The research project Wheels within Wheels developed through numerous workshops over three years, and was at the end publicly presented in the form of three concerts under the title Mouvance. While the musical results of Mouvance I were mainly within an Ars Nova style, the next two concerts were initiated by the two composers in the research group. «Mouvance III» consists of compositions and improvisations initiated by Ruben Sverre Gjertsen.


The performance of Mouvance III: Distortion, was meant to cover the range between late medieval repertoire, abstractions, new compositions, and sound installation elements. Such recomposings, creative reuses, and performance suggestions would fall outside the commonly accepted field of "Historically Informed Performance" (HIP).
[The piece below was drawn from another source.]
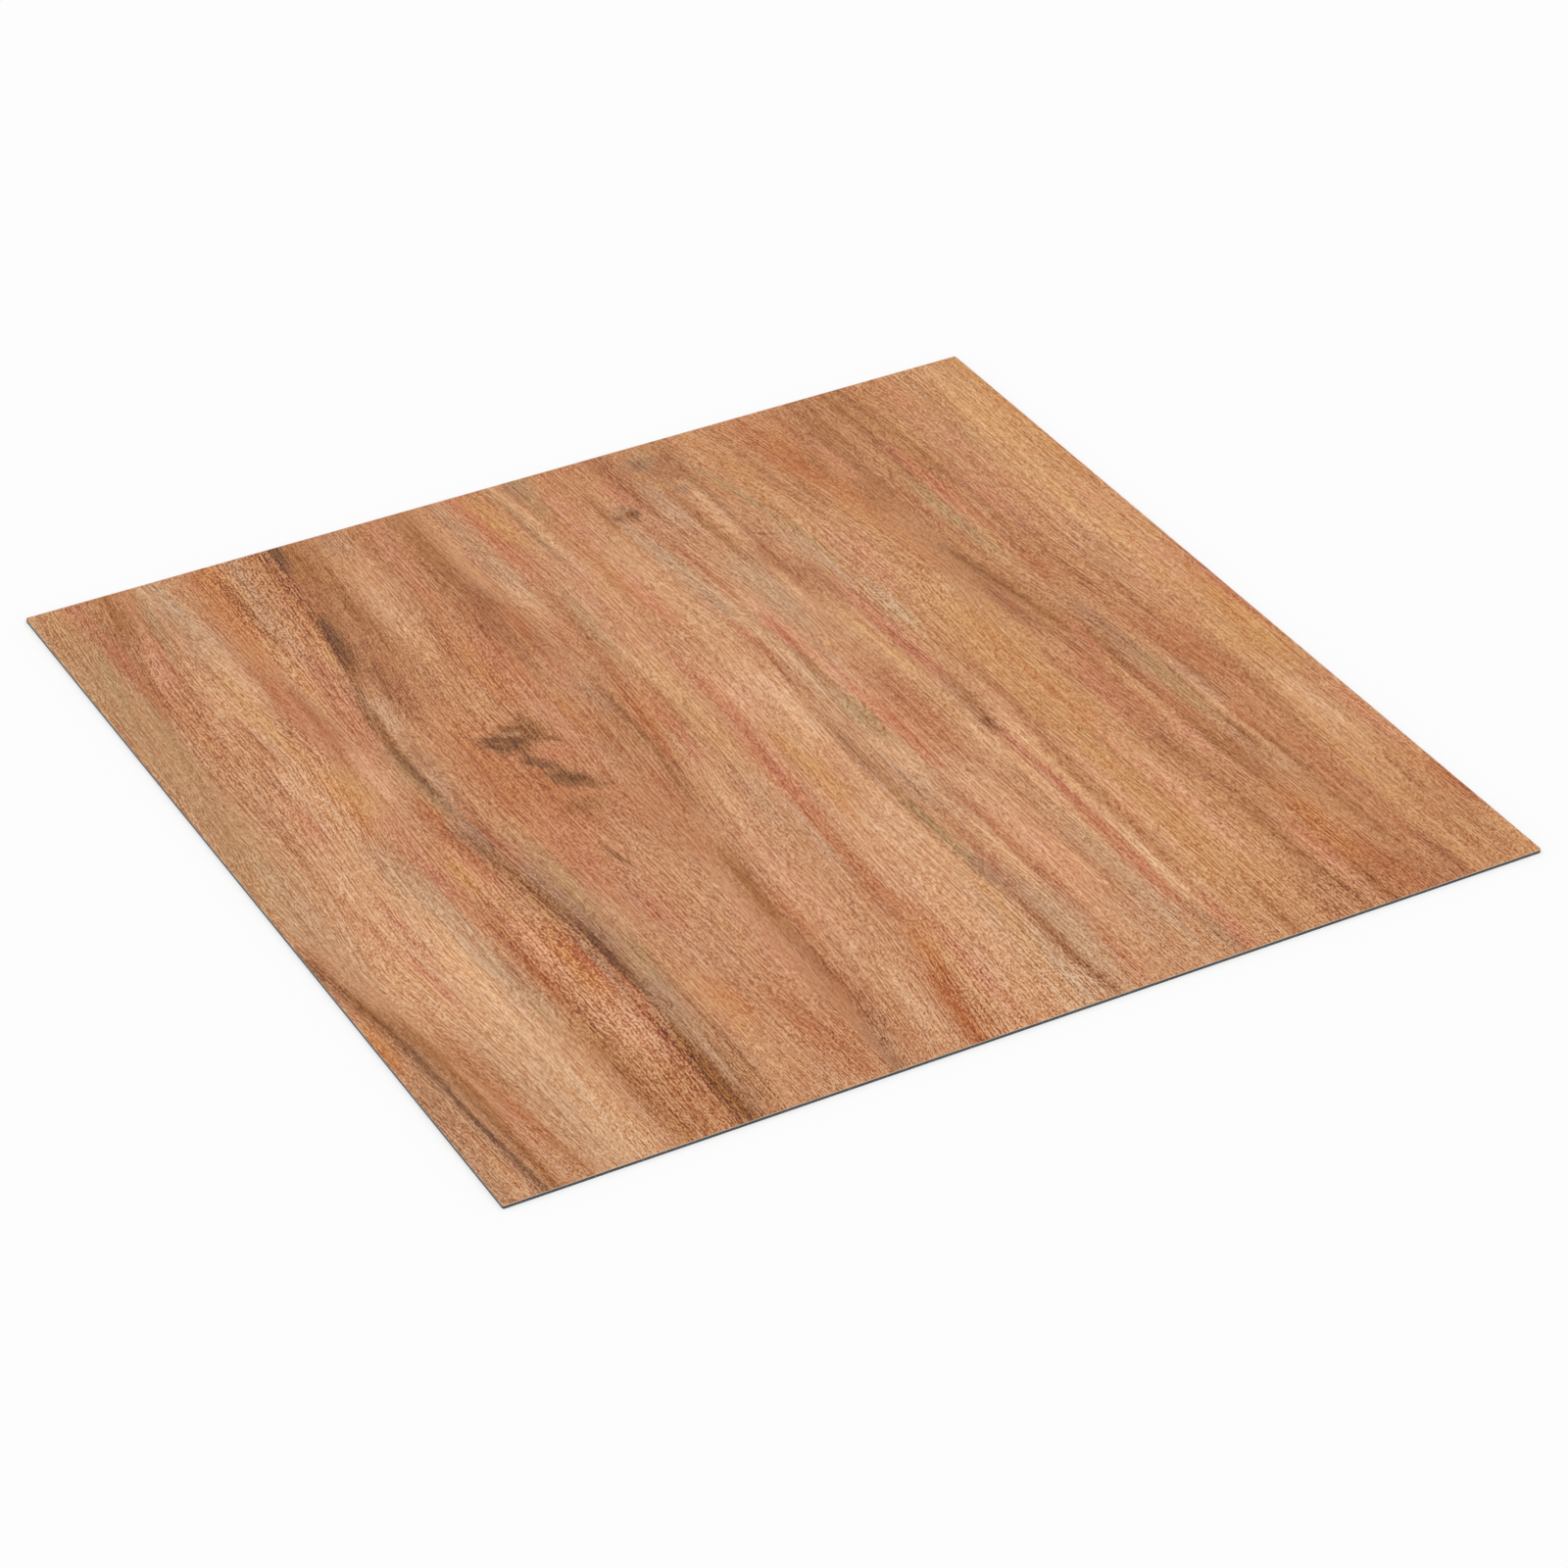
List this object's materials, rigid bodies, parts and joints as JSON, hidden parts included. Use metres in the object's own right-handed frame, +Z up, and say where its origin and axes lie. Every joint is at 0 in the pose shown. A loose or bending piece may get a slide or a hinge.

Mouvance III relates to the mentioned triangle of interaction.1 Compositions of the Ars Nova period were used as materials,2 with a strong emphasis on the abstraction and manipulation of the materials.3 When medieval compositions are squeezed into blurred rhythms, microtonal harmony, and timbral explorations, they do not sound like medieval compositions anymore. The sources and inspirations are present, yet submerged. We will see examples of sources and compositional processes below.

Some pieces were precisely notated and technically demanding. Others were text scores and sketches, where the performers had to be both performers and composers, and complete the suggested ideas. This is related to the research process of Mouvance I, while Mouvance III attempts to distort the medieval sources; the rules of the musical language become different.

It was central for the project that the composers first became involved in the work on the Ars Nova late medieval repertoire, then we would increasingly intervene and bring the ensemble into the field of new experimental music.

A medieval repertoire met musical aesthetics of the past century, which have strongly influenced the author as a composer. I composed precisely notated works, following my previous practice as a composer, with for me new inspirational materials and starting points.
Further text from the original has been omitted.